New development scheme in Hong Kong

The Northern Metropolis (北部都會區) is a planning area in Hong Kong, located in northern New Territories as part of North and Yuen Long Districts. It is envisioned as an integrated living and economic region, focused on integrating Hong Kong more closely with the Guangdong–Hong Kong–Macau Greater Bay Area, particularly with Shenzhen.

The centrepiece of the new development is planned to be the San Tin Technopole, an innovation and technology centre which will include the Hong Kong–Shenzhen Innovation & Technology Park (HSITP) located on the Lok Ma Chau Loop; and an innovation and technology park in San Tin.
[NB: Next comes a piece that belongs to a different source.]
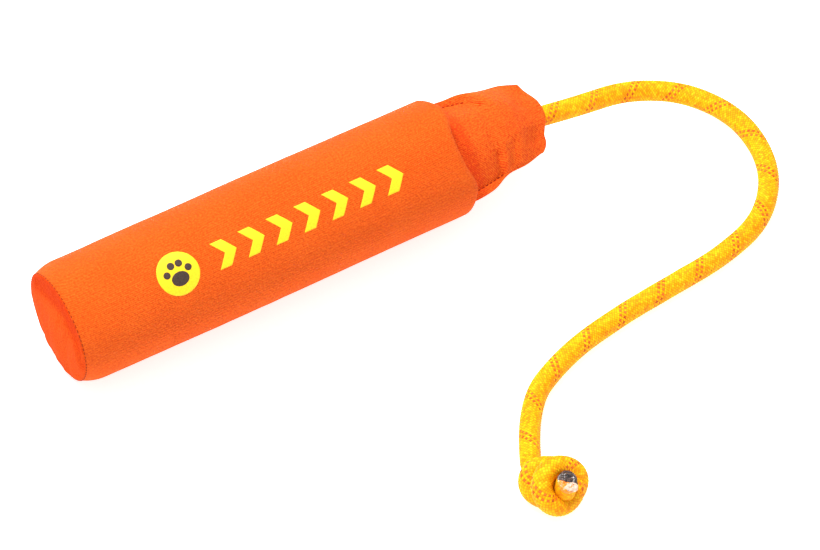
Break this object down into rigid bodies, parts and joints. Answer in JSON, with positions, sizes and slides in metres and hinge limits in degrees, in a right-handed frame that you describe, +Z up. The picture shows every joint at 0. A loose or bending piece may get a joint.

In March 2023, Regina Ip said that the Northern Metropolis project should be prioritized over Lantau Tomorrow Vision; John Lee then responded by saying both projects would move ahead simultaneously without the need to prioritize one over the other. In April 2023, a survey showed that only 6% of Hongkongers supported Lee's idea to build both simultaneously.

In July 2024, it was revealed that 80% of submissions from the public opposed the plan to build the Technopole (San Tin) due to construction on wetlands.

In 2025, Financial Secretary Paul Chan Mo-po said the Northern Metropolis should refer to Xiong'an New Area for planning, construction and attracting industrial investment.

== Villagers ==
In August 2023, Hong Kong Secretary of Technology and Innovation Sun Dong said that he had "suffered a lot of pressure" from New Territories rural leader Kenneth Lau, over Lau's insistence to integrate villages into the San Tin Technopole plan.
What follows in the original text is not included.